てんかんは、大脳の神経細胞が過剰に興奮することで、様々な発作を繰り返す病気だ。乳児から思春期までの発症が多いが、働き盛りで発症することもある。また、高齢者は脳卒中やアルツハイマー病での発症も多い。国や人種を問わず、それぞれ人口の約1%に発症し、日本での患者数は約100万人である。
てんかんの症状としては、全身けいれん発作が最多と思われがちだが実際は違う。一番多いのは、けいれんがなくても意識がない発作だ。気付かれにくいので、事故を起こしかねない。東北大学病院てんかん科の中里信和教授に話を聞いた。
「全身けいれんが消えたら、てんかんが治ったと思う患者や医師がいますが、それは大間違いです。一番多いのは複雑部分発作なのです。

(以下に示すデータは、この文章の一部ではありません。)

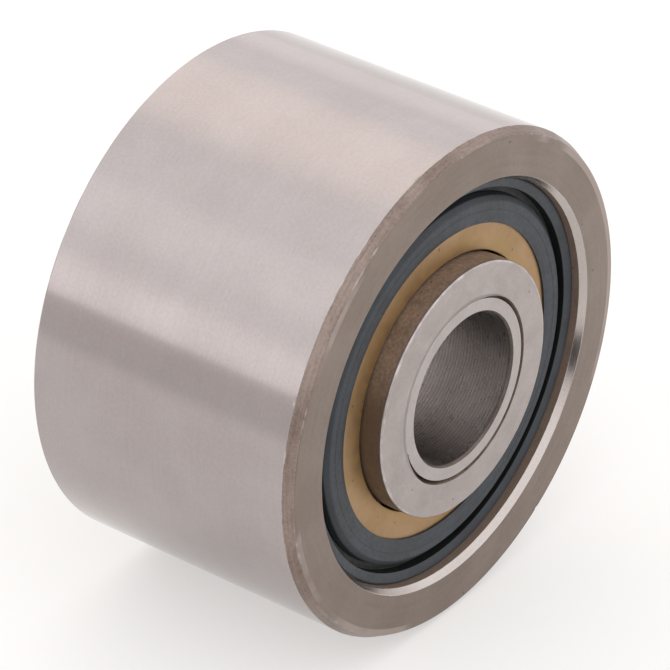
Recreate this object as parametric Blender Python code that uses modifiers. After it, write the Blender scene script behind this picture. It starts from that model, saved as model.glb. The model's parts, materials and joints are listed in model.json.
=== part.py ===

意識がなくなり、1点を凝視し、動作が止まり、手をモゾモゾ、口をクチュクチュさせるなどの自動動作を示す発作です。仕事中に何かを持ったまま動かなくなり、『電池切れ』といったあだ名がついたり、交通事故を何回も繰り返す人は、この発作の可能性が高いと思います」
複雑部分発作の複雑とは、意識がないこと、部分とは脳の一部だけが興奮することを意味し、側頭葉(そくとうよう)てんかんが、その代表だ。これは脳の深部で記憶や情動を司る海馬(かいば)が萎縮し、硬くなることが原因となる。40~50代で発症するてんかんは、海馬のそばにある扁桃体(へんとうたい)が肥大している場合もあるが、発作は海馬の場合と、ほぼ同じだ。
外来診断だけで発作が消えることも多いが、1年たっても発作が残っている場合、東北大学病院てんかん科では、2週間の入院検査を薦めている。入院には他の医師からの紹介状が必須だ。
4日間は頭に脳波を計る電極をつけたまま、昼も夜も天井につけられたカメラで患者を撮影する。
「脳波とカメラで、発作の瞬間をとらえます。専門の検査技師が全時間をくまなく解析し、小さい発作も見つけ出します。4日目以降は、画像診断や心理テストなどを行ない、さらに家族や職場環境など社会的問題も問診します。
これによって、てんかんの発生場所や程度、治療方針などを決めます。この入院検査では、約3割がてんかん以外の病気だと診断されています。治療方針が決まったら、かかりつけ医に戻し、治療を行なってもらいます」(中里教授)
成人てんかんでは、薬は生涯必要だが、7割の患者は服薬治療でコントロール可能だ。副作用の少ない新薬も数多く登場している。薬が効かなくても発作を止める手術もあり、適切な治療で普通の生活を送ることができる。服薬治療はまずは1年程度2~3種類の薬を試し、それでも発作が消えない場合は、あきらめず専門の病院での入院検査を受けることが大切だ。